**Work to complete**: In the lines below, find how many contain the word "with" and report that figure alone.

################

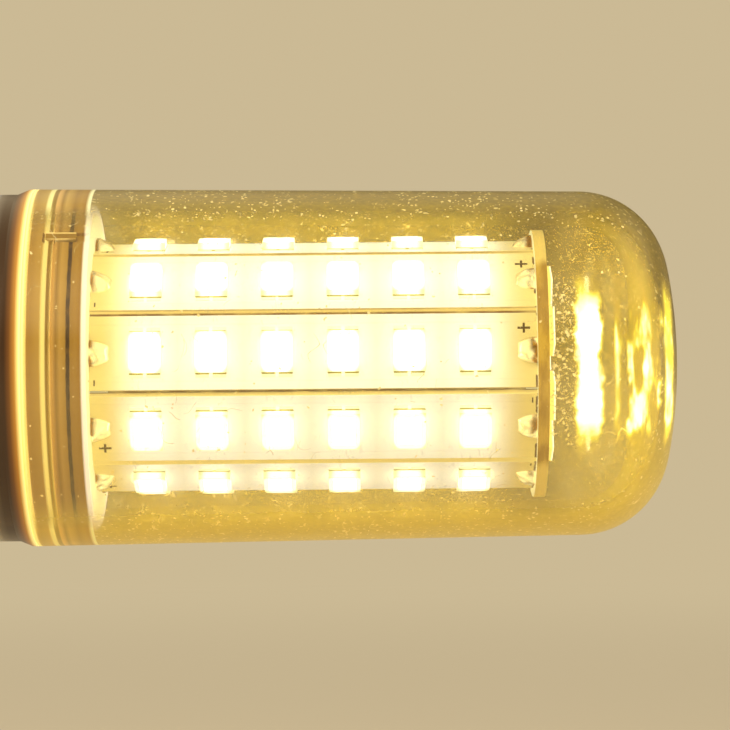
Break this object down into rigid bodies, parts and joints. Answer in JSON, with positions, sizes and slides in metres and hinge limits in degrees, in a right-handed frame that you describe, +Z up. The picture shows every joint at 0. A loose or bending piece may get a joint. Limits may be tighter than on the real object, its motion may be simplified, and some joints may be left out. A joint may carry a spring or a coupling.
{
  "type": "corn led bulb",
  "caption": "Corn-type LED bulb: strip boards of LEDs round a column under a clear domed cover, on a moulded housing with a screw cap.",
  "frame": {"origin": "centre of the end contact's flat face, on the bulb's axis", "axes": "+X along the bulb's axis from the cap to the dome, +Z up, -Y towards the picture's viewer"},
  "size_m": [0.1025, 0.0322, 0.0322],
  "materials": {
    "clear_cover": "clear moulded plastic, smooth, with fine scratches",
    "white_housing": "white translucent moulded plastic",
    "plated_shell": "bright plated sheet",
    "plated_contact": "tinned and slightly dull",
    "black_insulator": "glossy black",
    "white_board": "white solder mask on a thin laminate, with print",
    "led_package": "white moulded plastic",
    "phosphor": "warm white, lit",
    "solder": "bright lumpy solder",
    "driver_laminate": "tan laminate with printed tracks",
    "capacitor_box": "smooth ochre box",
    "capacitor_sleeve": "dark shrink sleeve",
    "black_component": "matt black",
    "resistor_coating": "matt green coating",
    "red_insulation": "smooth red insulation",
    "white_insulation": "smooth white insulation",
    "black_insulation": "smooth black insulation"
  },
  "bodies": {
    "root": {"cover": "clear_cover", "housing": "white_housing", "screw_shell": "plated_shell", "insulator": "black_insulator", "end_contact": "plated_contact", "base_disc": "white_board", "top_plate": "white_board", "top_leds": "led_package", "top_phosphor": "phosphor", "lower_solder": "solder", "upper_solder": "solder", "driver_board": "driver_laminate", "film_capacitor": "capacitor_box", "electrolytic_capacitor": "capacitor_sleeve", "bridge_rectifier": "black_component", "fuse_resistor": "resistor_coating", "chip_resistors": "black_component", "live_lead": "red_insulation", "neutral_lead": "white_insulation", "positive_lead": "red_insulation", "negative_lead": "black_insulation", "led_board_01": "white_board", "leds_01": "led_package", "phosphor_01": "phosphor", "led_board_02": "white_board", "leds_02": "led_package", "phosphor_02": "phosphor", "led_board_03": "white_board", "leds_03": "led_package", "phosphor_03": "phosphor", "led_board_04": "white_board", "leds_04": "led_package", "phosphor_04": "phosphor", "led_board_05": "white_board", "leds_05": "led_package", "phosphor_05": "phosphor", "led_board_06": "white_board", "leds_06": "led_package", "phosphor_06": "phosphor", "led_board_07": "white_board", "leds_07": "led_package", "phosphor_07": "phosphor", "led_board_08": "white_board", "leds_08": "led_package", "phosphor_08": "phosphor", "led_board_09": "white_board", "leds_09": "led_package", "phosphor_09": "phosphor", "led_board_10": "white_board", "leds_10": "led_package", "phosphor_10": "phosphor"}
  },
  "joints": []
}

################

**Problem solution**: 5